- [PROBLEM DESCRIPTION]: Return only the lines running from the line that holds "Keep writing the" to the line that holds "# ---- lever", including both.
** START RECORDS FOR THIS TASK **
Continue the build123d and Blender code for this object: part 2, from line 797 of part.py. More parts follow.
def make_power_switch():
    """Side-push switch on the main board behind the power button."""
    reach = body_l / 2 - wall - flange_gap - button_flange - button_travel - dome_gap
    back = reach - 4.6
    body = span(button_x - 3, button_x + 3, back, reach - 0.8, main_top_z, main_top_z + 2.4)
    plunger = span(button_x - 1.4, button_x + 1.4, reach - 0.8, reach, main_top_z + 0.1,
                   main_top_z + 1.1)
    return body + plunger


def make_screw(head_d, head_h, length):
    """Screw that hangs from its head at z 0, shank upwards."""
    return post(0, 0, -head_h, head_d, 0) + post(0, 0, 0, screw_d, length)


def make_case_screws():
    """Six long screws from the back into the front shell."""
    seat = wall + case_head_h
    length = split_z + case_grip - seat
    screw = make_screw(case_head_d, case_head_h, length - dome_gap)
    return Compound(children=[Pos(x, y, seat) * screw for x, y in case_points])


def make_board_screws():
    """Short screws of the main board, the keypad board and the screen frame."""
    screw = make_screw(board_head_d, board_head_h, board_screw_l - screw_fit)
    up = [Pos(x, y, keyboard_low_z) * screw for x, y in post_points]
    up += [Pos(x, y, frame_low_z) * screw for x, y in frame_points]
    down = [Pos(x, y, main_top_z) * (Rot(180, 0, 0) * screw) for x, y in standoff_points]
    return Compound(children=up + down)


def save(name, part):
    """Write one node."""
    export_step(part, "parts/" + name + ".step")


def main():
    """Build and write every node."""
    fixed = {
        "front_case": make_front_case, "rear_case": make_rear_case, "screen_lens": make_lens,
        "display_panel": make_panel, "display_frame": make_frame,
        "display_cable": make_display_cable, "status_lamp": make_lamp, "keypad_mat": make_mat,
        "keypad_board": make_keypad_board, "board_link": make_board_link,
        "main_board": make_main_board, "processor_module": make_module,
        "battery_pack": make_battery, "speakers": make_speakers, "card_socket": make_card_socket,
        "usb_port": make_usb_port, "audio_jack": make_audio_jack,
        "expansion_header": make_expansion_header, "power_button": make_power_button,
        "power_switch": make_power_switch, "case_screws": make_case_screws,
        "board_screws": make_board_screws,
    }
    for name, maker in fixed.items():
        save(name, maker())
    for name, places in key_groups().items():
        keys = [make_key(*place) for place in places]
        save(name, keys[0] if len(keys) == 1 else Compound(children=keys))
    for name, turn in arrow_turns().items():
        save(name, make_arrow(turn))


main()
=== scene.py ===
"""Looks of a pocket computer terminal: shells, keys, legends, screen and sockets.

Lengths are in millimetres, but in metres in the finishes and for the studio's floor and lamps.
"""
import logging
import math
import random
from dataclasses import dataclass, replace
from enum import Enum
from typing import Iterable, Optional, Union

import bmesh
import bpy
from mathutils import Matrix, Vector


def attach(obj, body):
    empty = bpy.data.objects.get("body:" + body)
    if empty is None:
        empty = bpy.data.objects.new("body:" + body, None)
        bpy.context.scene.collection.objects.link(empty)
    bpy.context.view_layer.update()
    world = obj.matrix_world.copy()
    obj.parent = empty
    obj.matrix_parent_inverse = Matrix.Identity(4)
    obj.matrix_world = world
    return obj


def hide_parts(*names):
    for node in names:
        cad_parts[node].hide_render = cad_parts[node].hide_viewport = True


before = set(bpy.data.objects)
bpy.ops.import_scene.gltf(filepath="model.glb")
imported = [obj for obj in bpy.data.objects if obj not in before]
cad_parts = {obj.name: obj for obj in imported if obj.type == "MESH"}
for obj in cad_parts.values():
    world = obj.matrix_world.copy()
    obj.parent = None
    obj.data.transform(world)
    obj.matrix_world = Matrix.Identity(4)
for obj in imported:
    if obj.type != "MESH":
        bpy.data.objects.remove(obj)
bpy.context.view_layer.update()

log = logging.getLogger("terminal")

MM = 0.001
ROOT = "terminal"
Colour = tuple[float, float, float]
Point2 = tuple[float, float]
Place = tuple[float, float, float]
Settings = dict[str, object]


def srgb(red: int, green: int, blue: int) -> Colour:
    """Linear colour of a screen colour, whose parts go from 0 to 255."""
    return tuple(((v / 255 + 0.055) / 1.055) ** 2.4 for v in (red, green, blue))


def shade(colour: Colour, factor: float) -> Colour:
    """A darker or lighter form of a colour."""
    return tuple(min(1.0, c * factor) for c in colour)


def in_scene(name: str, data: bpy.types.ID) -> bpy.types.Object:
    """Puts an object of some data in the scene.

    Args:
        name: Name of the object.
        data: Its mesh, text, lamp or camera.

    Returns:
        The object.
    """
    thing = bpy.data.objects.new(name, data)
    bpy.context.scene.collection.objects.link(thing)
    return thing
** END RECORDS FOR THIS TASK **
** START RECORDS FOR THIS TASK **
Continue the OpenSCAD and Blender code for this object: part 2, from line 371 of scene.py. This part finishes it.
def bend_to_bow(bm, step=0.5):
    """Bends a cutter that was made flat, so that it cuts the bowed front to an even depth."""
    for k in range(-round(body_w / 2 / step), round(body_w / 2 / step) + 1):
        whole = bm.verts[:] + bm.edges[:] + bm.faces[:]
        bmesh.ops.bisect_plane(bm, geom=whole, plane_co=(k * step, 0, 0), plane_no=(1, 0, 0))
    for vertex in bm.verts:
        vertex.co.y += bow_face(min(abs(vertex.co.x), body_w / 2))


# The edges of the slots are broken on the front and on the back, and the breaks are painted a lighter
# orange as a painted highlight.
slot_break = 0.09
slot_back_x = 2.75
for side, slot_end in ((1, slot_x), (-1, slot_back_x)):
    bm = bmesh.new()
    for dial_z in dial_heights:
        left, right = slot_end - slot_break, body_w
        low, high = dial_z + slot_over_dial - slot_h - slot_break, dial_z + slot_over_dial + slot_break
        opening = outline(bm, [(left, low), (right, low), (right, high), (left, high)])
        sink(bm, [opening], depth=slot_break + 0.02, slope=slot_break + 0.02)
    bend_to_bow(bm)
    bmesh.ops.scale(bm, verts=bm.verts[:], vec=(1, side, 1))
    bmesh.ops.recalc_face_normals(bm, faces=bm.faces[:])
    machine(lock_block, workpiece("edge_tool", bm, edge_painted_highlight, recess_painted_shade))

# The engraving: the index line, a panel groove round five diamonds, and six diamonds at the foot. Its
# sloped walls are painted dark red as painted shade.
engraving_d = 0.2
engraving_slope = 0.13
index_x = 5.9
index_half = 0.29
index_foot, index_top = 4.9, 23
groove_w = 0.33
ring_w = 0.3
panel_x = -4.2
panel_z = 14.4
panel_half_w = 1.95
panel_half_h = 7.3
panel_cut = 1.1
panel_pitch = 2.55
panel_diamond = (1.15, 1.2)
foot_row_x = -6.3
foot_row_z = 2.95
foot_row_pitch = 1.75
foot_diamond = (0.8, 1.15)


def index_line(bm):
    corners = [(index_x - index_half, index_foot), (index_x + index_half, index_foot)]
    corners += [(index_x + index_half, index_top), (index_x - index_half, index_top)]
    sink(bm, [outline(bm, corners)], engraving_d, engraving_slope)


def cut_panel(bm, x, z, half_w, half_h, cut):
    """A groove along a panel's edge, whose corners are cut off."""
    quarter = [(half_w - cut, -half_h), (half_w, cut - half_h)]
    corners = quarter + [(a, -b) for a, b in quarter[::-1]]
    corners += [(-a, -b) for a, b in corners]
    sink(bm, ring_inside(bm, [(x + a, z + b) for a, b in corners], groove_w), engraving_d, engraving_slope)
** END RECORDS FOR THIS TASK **
** START RECORDS FOR THIS TASK **
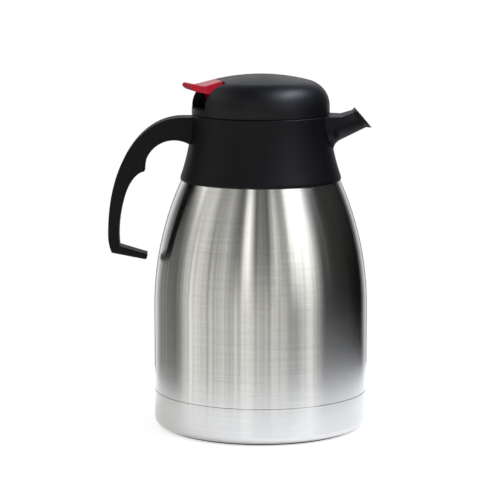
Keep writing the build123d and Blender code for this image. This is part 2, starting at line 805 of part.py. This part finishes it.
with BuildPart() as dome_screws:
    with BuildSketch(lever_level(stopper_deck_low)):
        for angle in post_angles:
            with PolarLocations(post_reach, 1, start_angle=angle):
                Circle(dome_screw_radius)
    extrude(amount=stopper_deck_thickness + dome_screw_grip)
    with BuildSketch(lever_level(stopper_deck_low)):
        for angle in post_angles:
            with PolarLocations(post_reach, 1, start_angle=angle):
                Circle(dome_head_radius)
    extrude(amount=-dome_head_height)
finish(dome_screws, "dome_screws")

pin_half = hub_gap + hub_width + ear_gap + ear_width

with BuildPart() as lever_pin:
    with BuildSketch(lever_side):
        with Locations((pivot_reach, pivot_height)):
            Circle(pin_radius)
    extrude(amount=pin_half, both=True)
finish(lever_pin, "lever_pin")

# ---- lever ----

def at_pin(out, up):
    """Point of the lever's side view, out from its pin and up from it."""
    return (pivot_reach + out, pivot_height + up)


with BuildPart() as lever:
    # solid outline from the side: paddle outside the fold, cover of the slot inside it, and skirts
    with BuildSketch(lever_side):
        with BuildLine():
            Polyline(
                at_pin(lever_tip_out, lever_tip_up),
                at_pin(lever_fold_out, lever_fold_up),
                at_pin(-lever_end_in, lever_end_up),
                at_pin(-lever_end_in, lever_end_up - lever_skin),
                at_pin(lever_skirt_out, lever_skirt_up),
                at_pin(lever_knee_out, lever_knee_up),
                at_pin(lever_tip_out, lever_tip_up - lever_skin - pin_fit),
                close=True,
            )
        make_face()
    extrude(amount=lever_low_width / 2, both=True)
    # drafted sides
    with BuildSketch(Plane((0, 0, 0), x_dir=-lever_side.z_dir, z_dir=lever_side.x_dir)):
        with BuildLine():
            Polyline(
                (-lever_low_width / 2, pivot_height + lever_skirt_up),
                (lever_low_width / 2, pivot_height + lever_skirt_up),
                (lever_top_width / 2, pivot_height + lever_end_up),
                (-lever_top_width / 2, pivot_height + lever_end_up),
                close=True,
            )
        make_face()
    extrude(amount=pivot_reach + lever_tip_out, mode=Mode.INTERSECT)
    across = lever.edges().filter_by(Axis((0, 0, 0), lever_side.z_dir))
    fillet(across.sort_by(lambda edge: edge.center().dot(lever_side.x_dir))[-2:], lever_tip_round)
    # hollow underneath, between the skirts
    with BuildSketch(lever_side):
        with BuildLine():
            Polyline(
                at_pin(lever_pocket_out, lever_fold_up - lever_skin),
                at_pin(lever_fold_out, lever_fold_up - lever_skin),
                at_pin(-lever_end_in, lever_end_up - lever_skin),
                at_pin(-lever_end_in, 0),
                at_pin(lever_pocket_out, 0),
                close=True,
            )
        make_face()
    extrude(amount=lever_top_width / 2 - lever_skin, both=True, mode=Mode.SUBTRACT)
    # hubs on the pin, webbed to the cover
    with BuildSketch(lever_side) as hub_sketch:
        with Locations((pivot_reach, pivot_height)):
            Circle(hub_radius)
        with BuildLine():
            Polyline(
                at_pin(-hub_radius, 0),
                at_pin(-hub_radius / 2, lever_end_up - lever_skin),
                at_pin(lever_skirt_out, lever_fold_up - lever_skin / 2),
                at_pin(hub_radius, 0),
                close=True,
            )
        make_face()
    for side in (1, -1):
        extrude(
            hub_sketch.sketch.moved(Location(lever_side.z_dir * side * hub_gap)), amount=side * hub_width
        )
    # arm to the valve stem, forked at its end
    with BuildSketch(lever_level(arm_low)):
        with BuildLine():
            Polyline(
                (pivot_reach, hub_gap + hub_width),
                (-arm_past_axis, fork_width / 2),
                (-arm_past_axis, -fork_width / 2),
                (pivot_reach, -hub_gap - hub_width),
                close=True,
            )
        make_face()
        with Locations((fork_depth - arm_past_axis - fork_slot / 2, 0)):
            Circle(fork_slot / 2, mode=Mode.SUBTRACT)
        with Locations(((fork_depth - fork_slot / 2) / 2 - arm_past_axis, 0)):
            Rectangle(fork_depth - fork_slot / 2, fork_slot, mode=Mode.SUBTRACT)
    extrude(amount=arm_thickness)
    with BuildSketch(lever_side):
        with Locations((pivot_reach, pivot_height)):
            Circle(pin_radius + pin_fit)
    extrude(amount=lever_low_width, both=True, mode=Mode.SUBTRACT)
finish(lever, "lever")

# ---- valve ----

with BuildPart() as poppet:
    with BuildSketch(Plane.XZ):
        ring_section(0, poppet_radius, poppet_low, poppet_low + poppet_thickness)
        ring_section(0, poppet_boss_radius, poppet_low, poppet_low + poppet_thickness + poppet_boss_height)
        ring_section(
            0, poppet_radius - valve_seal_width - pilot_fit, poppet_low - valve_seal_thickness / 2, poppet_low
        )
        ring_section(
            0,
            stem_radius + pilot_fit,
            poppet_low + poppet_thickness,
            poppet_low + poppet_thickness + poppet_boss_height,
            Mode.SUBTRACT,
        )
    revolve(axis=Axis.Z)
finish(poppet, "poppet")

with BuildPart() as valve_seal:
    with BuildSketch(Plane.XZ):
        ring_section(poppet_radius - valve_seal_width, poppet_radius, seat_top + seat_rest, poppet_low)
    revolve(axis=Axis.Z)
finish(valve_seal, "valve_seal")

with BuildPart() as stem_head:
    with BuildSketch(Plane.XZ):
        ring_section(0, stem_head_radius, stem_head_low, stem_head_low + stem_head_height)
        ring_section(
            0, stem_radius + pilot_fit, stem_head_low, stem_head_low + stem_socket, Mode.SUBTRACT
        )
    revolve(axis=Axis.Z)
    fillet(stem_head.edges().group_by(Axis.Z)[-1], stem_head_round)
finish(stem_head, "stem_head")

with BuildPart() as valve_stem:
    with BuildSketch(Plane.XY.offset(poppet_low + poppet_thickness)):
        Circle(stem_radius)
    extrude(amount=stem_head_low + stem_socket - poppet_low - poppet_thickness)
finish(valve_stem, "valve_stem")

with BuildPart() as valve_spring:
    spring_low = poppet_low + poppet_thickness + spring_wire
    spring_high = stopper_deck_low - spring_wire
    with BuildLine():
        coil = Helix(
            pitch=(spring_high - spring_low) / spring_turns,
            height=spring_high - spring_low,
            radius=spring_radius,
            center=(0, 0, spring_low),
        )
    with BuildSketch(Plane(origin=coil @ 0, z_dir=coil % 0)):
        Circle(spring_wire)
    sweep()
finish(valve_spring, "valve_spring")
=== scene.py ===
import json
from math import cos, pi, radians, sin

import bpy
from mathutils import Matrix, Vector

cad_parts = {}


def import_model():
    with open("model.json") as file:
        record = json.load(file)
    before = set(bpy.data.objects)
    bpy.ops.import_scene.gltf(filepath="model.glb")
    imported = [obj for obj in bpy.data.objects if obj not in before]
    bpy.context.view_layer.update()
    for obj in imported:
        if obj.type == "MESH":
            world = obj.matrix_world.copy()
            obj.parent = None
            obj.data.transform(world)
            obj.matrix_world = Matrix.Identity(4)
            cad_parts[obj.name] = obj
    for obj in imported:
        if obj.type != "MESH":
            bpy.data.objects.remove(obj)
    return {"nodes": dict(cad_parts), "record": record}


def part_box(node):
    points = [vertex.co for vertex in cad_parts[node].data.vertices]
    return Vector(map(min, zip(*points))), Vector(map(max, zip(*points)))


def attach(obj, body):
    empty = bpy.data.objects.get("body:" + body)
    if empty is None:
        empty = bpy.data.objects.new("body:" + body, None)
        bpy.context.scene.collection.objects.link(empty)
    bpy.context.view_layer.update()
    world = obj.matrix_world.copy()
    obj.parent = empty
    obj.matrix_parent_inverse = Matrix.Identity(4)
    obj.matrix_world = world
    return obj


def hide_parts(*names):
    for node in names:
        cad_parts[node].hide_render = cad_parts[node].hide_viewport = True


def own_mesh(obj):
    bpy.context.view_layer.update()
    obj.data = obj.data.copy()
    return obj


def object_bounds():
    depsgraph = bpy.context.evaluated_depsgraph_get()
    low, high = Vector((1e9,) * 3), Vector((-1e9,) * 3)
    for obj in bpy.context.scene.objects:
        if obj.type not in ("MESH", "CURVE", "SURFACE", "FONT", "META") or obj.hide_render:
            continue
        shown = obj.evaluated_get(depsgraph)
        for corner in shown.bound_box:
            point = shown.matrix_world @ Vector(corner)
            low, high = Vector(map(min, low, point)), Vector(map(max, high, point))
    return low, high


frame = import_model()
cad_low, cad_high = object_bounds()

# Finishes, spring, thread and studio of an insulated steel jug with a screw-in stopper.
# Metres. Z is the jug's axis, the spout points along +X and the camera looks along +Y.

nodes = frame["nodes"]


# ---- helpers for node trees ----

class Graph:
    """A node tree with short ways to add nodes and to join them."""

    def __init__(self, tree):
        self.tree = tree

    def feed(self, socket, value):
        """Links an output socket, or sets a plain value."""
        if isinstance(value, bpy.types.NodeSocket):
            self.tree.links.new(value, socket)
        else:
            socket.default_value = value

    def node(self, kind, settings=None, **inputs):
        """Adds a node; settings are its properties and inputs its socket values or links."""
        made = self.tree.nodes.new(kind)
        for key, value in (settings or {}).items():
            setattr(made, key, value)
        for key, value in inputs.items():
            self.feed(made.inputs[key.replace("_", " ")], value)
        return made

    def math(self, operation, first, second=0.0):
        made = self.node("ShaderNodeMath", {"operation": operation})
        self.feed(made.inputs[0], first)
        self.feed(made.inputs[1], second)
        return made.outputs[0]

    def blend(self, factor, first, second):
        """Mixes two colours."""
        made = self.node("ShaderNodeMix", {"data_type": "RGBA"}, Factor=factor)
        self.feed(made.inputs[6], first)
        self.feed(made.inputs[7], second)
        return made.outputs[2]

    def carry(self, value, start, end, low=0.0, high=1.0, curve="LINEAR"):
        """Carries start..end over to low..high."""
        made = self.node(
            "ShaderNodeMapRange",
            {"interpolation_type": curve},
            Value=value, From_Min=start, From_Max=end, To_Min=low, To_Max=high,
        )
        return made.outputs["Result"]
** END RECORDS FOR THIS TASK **
- [FINAL RESULT]:
Keep writing the build123d and Blender code for this image. This is part 2, starting at line 805 of part.py. This part finishes it.
with BuildPart() as dome_screws:
    with BuildSketch(lever_level(stopper_deck_low)):
        for angle in post_angles:
            with PolarLocations(post_reach, 1, start_angle=angle):
                Circle(dome_screw_radius)
    extrude(amount=stopper_deck_thickness + dome_screw_grip)
    with BuildSketch(lever_level(stopper_deck_low)):
        for angle in post_angles:
            with PolarLocations(post_reach, 1, start_angle=angle):
                Circle(dome_head_radius)
    extrude(amount=-dome_head_height)
finish(dome_screws, "dome_screws")

pin_half = hub_gap + hub_width + ear_gap + ear_width

with BuildPart() as lever_pin:
    with BuildSketch(lever_side):
        with Locations((pivot_reach, pivot_height)):
            Circle(pin_radius)
    extrude(amount=pin_half, both=True)
finish(lever_pin, "lever_pin")

# ---- lever ----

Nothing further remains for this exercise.